(Domingo XXIV TO Ciclo A 2023)
La parábola
(cfr. Mt 18, 21-35) trata acerca de dos cosas: una, es la figura del Sacramento
de la Confesión, en donde Dios nos perdona nuestros pecados, sean leves o
mortales; la otra, es acerca de nuestra actitud, como cristianos, acerca de cuando
nosotros debemos perdonar a nuestros prójimos.
En la
parábola, el rey es Nuestro Señor Jesucristo; el deudor del rey, somos nosotros,
o cualquier cristiano que comete un pecado, sobre todo mortal; la deuda que
tiene el deudor del rey es muy grande y esto se ve en el hecho de que tiene que
“vender incluso a su familia”, esta deuda es, ante todo, un pecado mortal,
además de todo lo que tiene, para tratar de compensar a su rey por el perdón; el
perdón del rey, que perdona a su deudor la enorme deuda, es la absolución de
los pecados que recibimos en el Sacramento de la Confesión, en la que Dios
Padre, por medio del Sacrificio de su Hijo, derrama la Sangre del Cordero sobre
nuestras almas, dejándonos libre de toda culpa, cancelando el pecado del cual
nos habíamos confesado, sin importar la gravedad de este, con la condición de
que estemos verdaderamente arrepentidos del mismo.
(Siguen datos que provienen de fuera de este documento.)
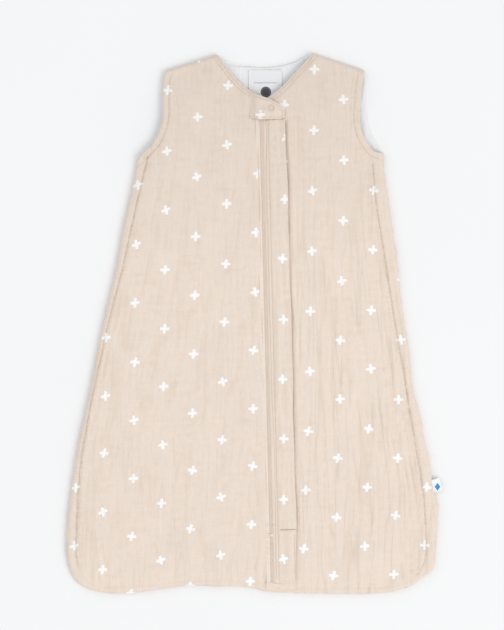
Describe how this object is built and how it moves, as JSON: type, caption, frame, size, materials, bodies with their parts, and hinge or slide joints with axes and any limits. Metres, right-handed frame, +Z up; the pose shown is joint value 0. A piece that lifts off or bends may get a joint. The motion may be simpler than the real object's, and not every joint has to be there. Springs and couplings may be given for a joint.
{
  "type": "baby sleeping bag",
  "caption": "Sleeveless A-line baby sleeping bag in printed muslin with a white lining, a front zip and a snap tab over the zip's top.",
  "frame": {"origin": "on the floor under the middle of the bag's outline, as it lies on its back", "axes": "+Z up, out of the front; +Y towards the neck; +X to the wearer's left, which is the right-hand side seen from above"},
  "size_m": [0.4704, 0.6763, 0.0182],
  "materials": {
    "outer_muslin": "crinkled cotton muslin with a scattered cross print",
    "lining_muslin": "plain white cotton muslin",
    "seam_muslin": "turned and topstitched muslin",
    "zip_tape": "woven polyester tape",
    "zip_coil": "moulded nylon coil",
    "zip_stop": "pressed metal",
    "zip_slider": "satin enamel",
    "zip_pull": "satin enamel",
    "thread": "dense satin stitch",
    "snap_enamel": "satin enamel",
    "snap_metal": "pressed metal",
    "neck_label": "satin ribbon",
    "size_mark": "printed dot",
    "side_label": "folded satin ribbon",
    "care_label": "satin ribbon"
  },
  "bodies": {
    "bag": {"back_panel": "outer_muslin", "back_lining": "lining_muslin", "front_left_panel": "outer_muslin", "front_left_lining": "lining_muslin", "front_right_panel": "outer_muslin", "front_right_lining": "lining_muslin", "side_seam_left": "seam_muslin", "side_seam_right": "seam_muslin", "hem_seam": "seam_muslin", "shoulder_seam_left": "seam_muslin", "shoulder_seam_right": "seam_muslin", "armhole_facing_left": "seam_muslin", "armhole_facing_right": "seam_muslin", "zip_tape_tail": "zip_tape", "zip_coil_tail": "zip_coil", "zip_bottom_stop": "zip_stop", "placket_foot": "outer_muslin", "placket_bar_tack": "thread", "neck_label": "neck_label", "size_mark": "size_mark", "side_label": "side_label", "care_label": "care_label"},
    "left_lapel": {"left_lapel": "outer_muslin", "left_lapel_lining": "lining_muslin", "zip_tape_left": "zip_tape", "zip_coil_left": "zip_coil", "zip_top_stop_left": "zip_stop", "neck_facing_left": "seam_muslin", "tab_base": "outer_muslin"},
    "right_lapel": {"right_lapel": "outer_muslin", "right_lapel_lining": "lining_muslin", "zip_tape_right": "zip_tape", "zip_coil_right": "zip_coil", "zip_top_stop_right": "zip_stop", "neck_facing_right": "seam_muslin", "placket": "outer_muslin", "snap_stud": "snap_metal", "snap_back_ring": "snap_metal"},
    "snap_tab": {"snap_tab": "outer_muslin", "snap_cap": "snap_enamel", "snap_socket": "snap_metal"},
    "zip_slider": {"zip_slider": "zip_slider"},
    "zip_pull": {"zip_pull": "zip_pull"}
  },
  "joints": [
    {"name": "zip_slide", "type": "slide", "parent": "bag", "child": "zip_slider", "axis": [0.0245, -0.9997, 0], "range_m": [0, 0.515]},
    {"name": "zip_pull_swing", "type": "hinge", "parent": "zip_slider", "child": "zip_pull", "pos_m": [0.00785, 0.262, 0.0148], "axis": [0.9997, 0.0245, 0], "range_deg": [0, 130]},
    {"name": "left_front_fold", "type": "hinge", "parent": "bag", "child": "left_lapel", "pos_m": [-0.044, 0.332, 0.0119], "axis": [0.0997, -0.995, 0], "range_deg": [0, 150]},
    {"name": "right_front_fold", "type": "hinge", "parent": "bag", "child": "right_lapel", "pos_m": [0.069, 0.334, 0.0119], "axis": [0.0701, 0.9975, 0], "range_deg": [0, 150]},
    {"name": "snap_tab_open", "type": "hinge", "parent": "left_lapel", "child": "snap_tab", "pos_m": [0.00135, 0.27, 0.0175], "axis": [0, -1, 0], "range_deg": [0, 45]}
  ],
  "couplings": [
    {"joint": "zip_pull_swing", "follows": "zip_slide", "rad_per_m": 4.4},
    {"joint": "left_front_fold", "follows": "zip_slide", "rad_per_m": 5.08},
    {"joint": "right_front_fold", "follows": "zip_slide", "rad_per_m": 5.08},
    {"joint": "snap_tab_open", "follows": "zip_slide", "rad_per_m": 1.525}
  ]
}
Al salir, el deudor del rey,
al que le ha sido perdonada una enorme deuda -el pecado mortal-, se encuentra
con un prójimo, el cual le debe solo una cantidad muy pequeña de dinero; el deudor
del rey, a pesar de haber sido perdonado, no tiene compasión para con su
prójimo y le exige el pago total de la pequeña deuda y como no tiene para
pagarle, lo hace encarcelar: es el rencor, el enojo y la falta de perdón que tenemos
para con nuestro prójimo, a pesar de haber sido perdonados. El enojo del rey -más
que justificado, para con el deudor primero, que no quiso perdonar a su prójimo
la escasa deuda que tenía para con él- es lo que Dios percibe en nuestras almas,
esto es, falta de caridad para con nuestro prójimo y falta de amor agradecido
para con Él, cuando, habiendo sido perdonados por Él al precio altísimo de la
Sangre de su Hijo derramada en la cruz, nosotros nos olvidamos del perdón que
recibimos en el Sacramento de la confesión y lejos de ser agradecidos para con
Dios y compasivos para con nuestro prójimo, nos mostramos desagradecidos y
olvidadizos con el perdón de Dios en la Confesión y nos mostramos crueles e
impiadosos para con nuestro prójimo, al cual no le perdonamos ni la más mínima
ofensa que pueda hacernos.
De esto
se sigue la importancia de obrar compasivamente para con nuestro prójimo que
nos hace daño, el “perdonar setenta veces siete”, lo cual quiere decir “siempre”,
porque si hacemos de esta manera, estaremos dando gracias a Dios por el perdón
de los pecados recibidos en el Sacramento de la Confesión, a la vez que imitaremos
a nuestro Padre del cielo en su compasión para con nosotros, siendo compasivos
para con nuestro prójimo que ha cometido una falta contra nosotros. Solo así, además,
seremos como Jesús quiere que seamos, perfectos, como el Padre del cielo: “Sed
perfectos, como mi Padre del cielo es perfecto”.